Als „Nachwuchs-Musher“ Inge an der Reihe ist, zeigt sich wiederum, dass Draufgängertum keine Frage des Alters ist. Die fitte 71-Jährige treibt die Zughunde zu Höchstleistungen an, bis sich diese entscheiden, eine abrupte Abkürzung zu nehmen. Kurze Schrecksekunde, Inge stürzt vom Schlitten, nur um im nächsten Moment voller Schnee und mit breitem Grinsen aufzuspringen.
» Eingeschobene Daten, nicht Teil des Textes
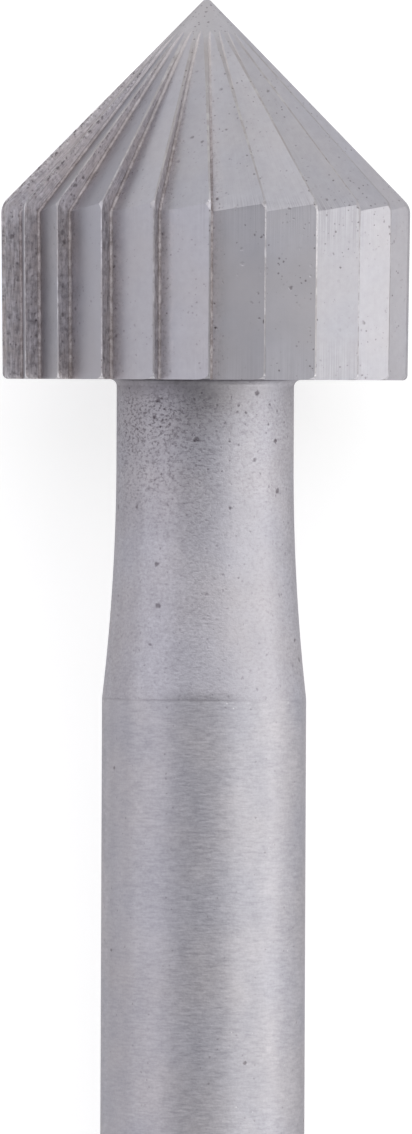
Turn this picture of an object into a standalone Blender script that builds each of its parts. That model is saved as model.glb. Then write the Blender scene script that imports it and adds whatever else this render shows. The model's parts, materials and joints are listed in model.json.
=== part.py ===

Dass es natürlich noch deutlich schneller geht, zeigen die wettkampforientierten Teams, die mit bis zu 40 km/h für die bevorstehenden Rennen trainieren. Im Gespräch mit Isabel wird abschließend klar: Mehr noch als bei den meisten anderen Sportarten ist das Hundeschlittenfahren eine Lebenseinstellung, die wahre Leidenschaft, aber auch Opferbereitschaft verlangt. Denn ihre Huskys sind eben nicht bloßes Sportgerät, sondern geliebte wie liebende Lebensbegleiter, die 365 Tage im Jahr versorgt werden müssen. Der Abschied kommt nach den zwei Tagen viel zu schnell – leicht wehmütig bedanke ich mich nochmals für die Einblicke und hoffe auf ein Wiedersehen 2018. Tiefe Minusgrade hin oder her.